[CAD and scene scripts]
┌──
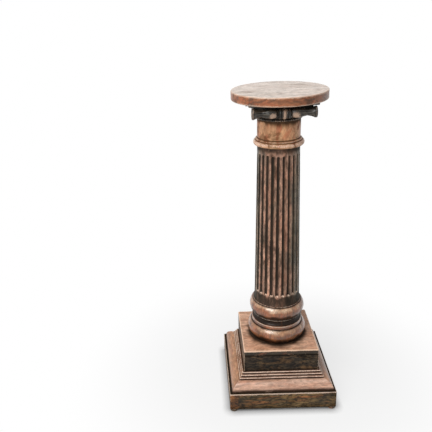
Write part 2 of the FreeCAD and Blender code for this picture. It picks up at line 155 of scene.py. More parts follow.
def woodMaterial(name, **look):
    look = {**woodPlain, **look}
    material = newMaterial(name)
    tree = material.node_tree
    place = addNode(tree, "ShaderNodeTexCoord").outputs["Object"]
    shift = (look["shift"], look["shift"] * 1.7, look["shift"] * 0.6)

    def texture(cells, offset, detail, rough, bend=0.0):
        return noiseValue(tree, place, look[cells], look["grain"], offset, detail, rough, bend)

    figure = texture("figureCells", shift, 5, 0.6, 0.8)
    streak = texture("streakCells", shift, 4, 0.6)
    pore = texture("poreCells", shift, 2, 0.5)
    cloud = texture("cells", (shift[1], 3, 1), 6, 0.68, 0.6)
    warm = texture("warmCells", (5, shift[0], 2), 5, 0.6, 1.2)
    green = texture("mossCells", (2, 7, shift[0]), 5, 0.62, 1.0)
    mottle = texture("mottleCells", (1, shift[2], 4), 5, 0.7, 0.4)
    speck = texture("speckCells", shift, 3, 0.7)
    wear, dirt, toneAndLight = (addNode(tree, "ShaderNodeAttribute", attribute_name=key).outputs["Fac"]
                        for key in maskNames)
    patina = tint(*look["patina"])

    # the wood itself: its figure, warm and greenish patches, mottling, dark streaks and pores
    def figured(shades):
        light, dark = (tint(*shade) for shade in shades)
        return mixColour(tree, spread(tree, figure, 0.36, 0.64), dark, light)

    colour = figured(look["body"])
    # the face colours that the tone mask lays on are, for the tori, the shaft and the round top, a painted
    # highlight, painted side shade or painted sheen
    if look["face"]:
        colour = mixColour(tree, toneAndLight, colour, figured(look["face"]))
    warmth = times(tree, spread(tree, warm, 0.48, 0.64), look["glowPatches"])
    warmth = times(tree, warmth, spread(tree, toneAndLight, 0.0, 1.0, 1.0, 0.3))
    colour = mixColour(tree, warmth, colour, tint(*look["glow"]))
    mossy = times(tree, spread(tree, green, 0.5, 0.66), look["mossPatches"])
    colour = mixColour(tree, mossy, colour, tint(*look["moss"]))
    shade = spread(tree, mottle, 0.36, 0.64, 1 - look["mottle"], 1 + 0.45 * look["mottle"])
    colour = mixColour(tree, 1.0, colour, shade, "MULTIPLY")
    for lines, low, high, share, depth in ((streak, 0.44, 0.66, look["streaks"], 0.62),
                                           (pore, 0.55, 0.75, look["pores"], 0.7)):
        drawn = times(tree, spread(tree, lines, low, high), share)
        colour = mixColour(tree, drawn, colour, mixColour(tree, depth, colour, patina))

    # old wax and dirt lie in patches and in every hollow, where the dirt mask also carries painted shade in
    # creases, recesses and under parts, and rubbed arrises show the bare wood
    patchy = times(tree, spread(tree, cloud, 0.48, 0.66), look["patches"])
    hollow = times(tree, dirt, spread(tree, cloud, 0.2, 0.6, 0.75, 1.15))
    hollow = times(tree, hollow, look["dirt"])
    grimeAndShade = mathNode(tree, "MAXIMUM", patchy, hollow)
    grimeAndShade = mathNode(tree, "MINIMUM", grimeAndShade, look["mostGrimeAndShade"])
    colour = mixColour(tree, grimeAndShade, colour, patina)
    ragged = mathNode(tree, "SUBTRACT", wear, spread(tree, speck, 0.35, 0.7, 0.0, 0.4))
    rubbed = mathNode(tree, "SUBTRACT", ragged, spread(tree, cloud, 0.45, 0.7, 0.0, 0.35))
    rubbed = times(tree, spread(tree, rubbed, 0.0, 0.55), look["wear"])
    colour = mixColour(tree, rubbed, colour, tint(*look["worn"]))

    roughness = spread(tree, cloud, 0.3, 0.7, *look["rough"])
    roughness = mathNode(tree, "ADD", roughness, times(tree, grimeAndShade, 0.25))
    roughness = mathNode(tree, "ADD", roughness, times(tree, streak, 0.08), clamped=True)
    height = times(tree, streak, 0.5)
    for lines, share in ((pore, 0.35), (speck, 0.45), (cloud, 1.6)):
        height = mathNode(tree, "ADD", height, times(tree, lines, share))
    relief = {"Height": height, "Strength": look["bump"], "Distance": look["bumpDepth"]}
    # the dirt and the painted shade are matt, so that they stay dark under a bright sky
    shine = spread(tree, grimeAndShade, 0.0, 0.9, 1.0, 0.2)
    shader = addNode(tree, "ShaderNodeBsdfPrincipled", {
        "Base Color": colour, "Roughness": roughness,
        "Normal": addNode(tree, "ShaderNodeBump", relief).outputs[0],
        "Specular IOR Level": times(tree, shine, look["gloss"]),
        "Coat Weight": times(tree, shine, look["coat"]), "Coat Roughness": look["coatRough"],
    })
    addNode(tree, "ShaderNodeOutputMaterial", {0: shader.outputs[0]})
    return material


steel = {"bare": (150, 148, 142), "rust": (104, 74, 54), "rough": (0.28, 0.45), "rustRough": 0.3,
         "blotchCells": (90, 90), "scratchCells": (3000, 200), "bump": 0.3, "bumpDepth": 0.0004}


def steelMaterial(name):
    material = newMaterial(name)
    tree = material.node_tree
    place = addNode(tree, "ShaderNodeTexCoord").outputs["Object"]
    blotch = noiseValue(tree, place, steel["blotchCells"], "Z", (0, 0, 0), 5, 0.65)
    scratch = noiseValue(tree, place, steel["scratchCells"], "Z", (0, 0, 0), 3, 0.6)
    rusty = spread(tree, blotch, 0.5, 0.68)
    roughness = spread(tree, scratch, 0.3, 0.7, *steel["rough"])
    relief = {"Height": blotch, "Strength": steel["bump"], "Distance": steel["bumpDepth"]}
    shader = addNode(tree, "ShaderNodeBsdfPrincipled", {
        "Base Color": mixColour(tree, rusty, tint(*steel["bare"]), tint(*steel["rust"])),
        "Roughness": mathNode(tree, "ADD", roughness, times(tree, rusty, steel["rustRough"])),
        "Metallic": spread(tree, rusty, 0.0, 1.0, 1.0, 0.2),
        "Normal":addNode(tree, "ShaderNodeBump", relief).outputs[0],
    })
    addNode(tree, "ShaderNodeOutputMaterial", {0: shader.outputs[0]})
    return material


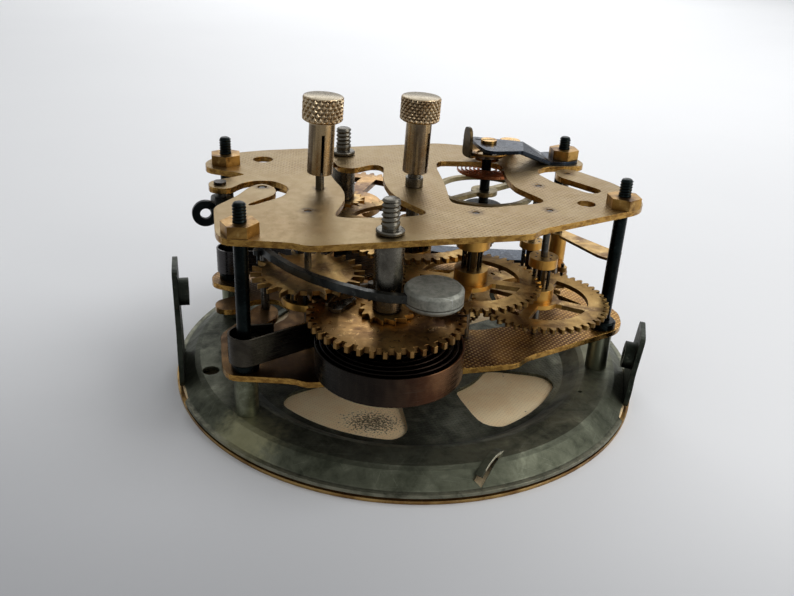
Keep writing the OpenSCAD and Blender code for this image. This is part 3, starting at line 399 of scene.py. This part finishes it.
def card(name):
    t = Tree(name)
    mid = t.noise(t.P, 0.3, 6, 0.6)
    fib = t.noise(t.scale3(t.turn(t.P, 30), (1, 3.5, 1)), 3.0, 5, 0.7)
    col = t.mix(t.ramp(mid, 0.35, 0.65), srgb(255, 232, 188), srgb(250, 220, 172))
    col = t.mix(t.ramp(fib, 0.5, 0.7, 0, 0.35), col, srgb(182, 152, 118))
    x, y, z = t.xyz(t.turn(t.P, 5))
    u = t.math("COSINE", t.math("MULTIPLY", x, 2 * math.pi / 0.8))
    v = t.math("COSINE", t.math("MULTIPLY", y, 2 * math.pi / 0.8))
    dots = t.ramp(t.math("MULTIPLY", u, v), 0.45, 0.95)
    col = t.mix(t.math("MULTIPLY", dots, 0.28), col, srgb(160, 128, 96))
    specks = t.math("MULTIPLY", t.ramp(t.voronoi(t.P, 0.5), 0.03, 0.12, 0.85, 0.0), t.ramp(t.noise(t.P, 0.16, 2), 0.5, 0.6))
    col = t.mix(specks, col, srgb(60, 44, 34))
    # a spill of dark grit where the alarm spring has shed its grease
    spill = t.ramp(t.vmath("DISTANCE", t.scale3(t.turn(t.P, 20), (0.72, 1.1, 0)), GRIT), 0.5, 7.5, 0.19, -0.07)
    grit = t.ramp(t.math("ADD", t.noise(t.scale3(t.P, (1, 1, 0)), 2.4, 5, 0.7), spill), 0.62, 0.68)
    col = t.mix(t.math("MULTIPLY", grit, 0.88), col, srgb(34, 28, 22))
    h = t.math("SUBTRACT", t.math("MULTIPLY", fib, 0.7), dots)
    n = t.bump(h, 0.04, 0.7)
    return t.done(col, t.ramp(fib, 0.3, 0.7, 0.72, 0.9), 0.0, n)


def nickel(name):
    t = Tree(name)
    blot = t.noise(t.P, 0.35, 5, 0.6, 0.5)
    mid = t.noise(t.P, 1.6, 6, 0.66)
    fine = t.noise(t.P, 10.0, 3, 0.6)
    col = t.mix(t.ramp(blot, 0.4, 0.7), srgb(208, 188, 156), srgb(170, 143, 108))
    col = t.mix(t.ramp(mid, 0.6, 0.78, 0, 0.4), col, srgb(150, 122, 90))
    band = t.noise(t.scale3(t.P, (0.75, 0.75, 0.03)), 1.0, 3, 0.5)
    low = t.ramp(t.xyz(t.P)[2], 48.3, 47.9)
    cap = t.math("MULTIPLY", t.top_face(), t.ramp(t.xyz(t.P)[2], 51.6, 52.0))
    col = t.mix(t.math("MULTIPLY", cap, 0.8), col, t.mix(t.ramp(mid, 0.4, 0.6), srgb(156, 146, 122), srgb(134, 124, 102)))
    # the stem gets vertical light and dark bands: painted reflections of a polished shaft
    stem = t.mix(t.ramp(band, 0.44, 0.56), srgb(176, 150, 108), srgb(70, 56, 42))
    col = t.mix(t.math("MULTIPLY", low, 0.75), col, stem)
    deep = t.ramp(t.crevice(0.35), 0.3, 0.85, 0.8, 0.0)
    col = t.mix(deep, col, srgb(44, 32, 24))
    streak = t.noise(t.scale3(t.P, (5.5, 5.5, 0.35)), 1.0, 3)
    rough = t.math("ADD", t.ramp(mid, 0.3, 0.7, 0.18, 0.32), t.math("MULTIPLY", fine, 0.06))
    h = t.math("ADD", t.math("MULTIPLY", fine, 0.35), t.math("MULTIPLY", streak, 0.4))
    n = t.bump(h, 0.02, 0.7, t.rounded(0.06))
    return t.done(col, rough, 1.0, n)


def spring_strip(name, base, dark, light, r, c=(0, 0), warm=None, x0=-22, x1=-4):
    """tempered strip: fine lengthwise marks, heat tint that warms towards one side, black oiled inner coils"""
    t = Tree(name)
    long = t.noise(t.scale3(t.P, (0.2, 0.2, 5.0)), 1.0, 4, 0.6)
    blot = t.noise(t.P, 0.12, 4, 0.6, 0.6)
    mid = t.noise(t.P, 1.4, 6, 0.65)
    px, py, pz = t.xyz(t.P)
    col = t.mix(t.ramp(blot, 0.4, 0.64), srgb(*base), srgb(*dark))
    if warm:
        col = t.mix(t.ramp(px, x0, x1), col, t.mix(t.ramp(blot, 0.4, 0.6), srgb(*warm), srgb(warm[0] * 0.7, warm[1] * 0.6, warm[2] * 0.55)))
    col = t.mix(t.ramp(mid, 0.6, 0.8, 0, 0.35), col, srgb(*light))
    col = t.mix(t.ramp(long, 0.6, 0.72, 0, 0.3), col, srgb(*light))
    rad = t.vmath("DISTANCE", t.scale3(t.P, (1, 1, 0)), (c[0], c[1], 0))
    col = t.mix(t.ramp(rad, 11.75, 12.05, 0.9, 0.0), col, srgb(30, 27, 26))
    rough = t.math("ADD", t.ramp(long, 0.3, 0.7, r[0], r[1]), t.math("MULTIPLY", mid, 0.08))
    n = t.bump(t.math("ADD", t.math("MULTIPLY", long, 0.6), t.math("MULTIPLY", mid, 0.3)), 0.02, 0.7)
    return t.done(col, rough, 1.0, n)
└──
Begin with the first line of the listing and copy exactly through the line that contains "0.64), dark, light)", please, keeping both ends and leaving out everything after.

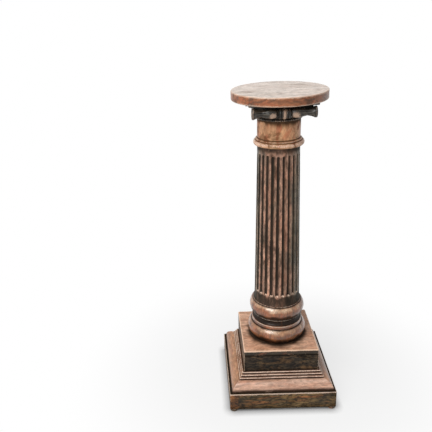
Write part 2 of the FreeCAD and Blender code for this picture. It picks up at line 155 of scene.py. More parts follow.
def woodMaterial(name, **look):
    look = {**woodPlain, **look}
    material = newMaterial(name)
    tree = material.node_tree
    place = addNode(tree, "ShaderNodeTexCoord").outputs["Object"]
    shift = (look["shift"], look["shift"] * 1.7, look["shift"] * 0.6)

    def texture(cells, offset, detail, rough, bend=0.0):
        return noiseValue(tree, place, look[cells], look["grain"], offset, detail, rough, bend)

    figure = texture("figureCells", shift, 5, 0.6, 0.8)
    streak = texture("streakCells", shift, 4, 0.6)
    pore = texture("poreCells", shift, 2, 0.5)
    cloud = texture("cells", (shift[1], 3, 1), 6, 0.68, 0.6)
    warm = texture("warmCells", (5, shift[0], 2), 5, 0.6, 1.2)
    green = texture("mossCells", (2, 7, shift[0]), 5, 0.62, 1.0)
    mottle = texture("mottleCells", (1, shift[2], 4), 5, 0.7, 0.4)
    speck = texture("speckCells", shift, 3, 0.7)
    wear, dirt, toneAndLight = (addNode(tree, "ShaderNodeAttribute", attribute_name=key).outputs["Fac"]
                        for key in maskNames)
    patina = tint(*look["patina"])

    # the wood itself: its figure, warm and greenish patches, mottling, dark streaks and pores
    def figured(shades):
        light, dark = (tint(*shade) for shade in shades)
        return mixColour(tree, spread(tree, figure, 0.36, 0.64), dark, light)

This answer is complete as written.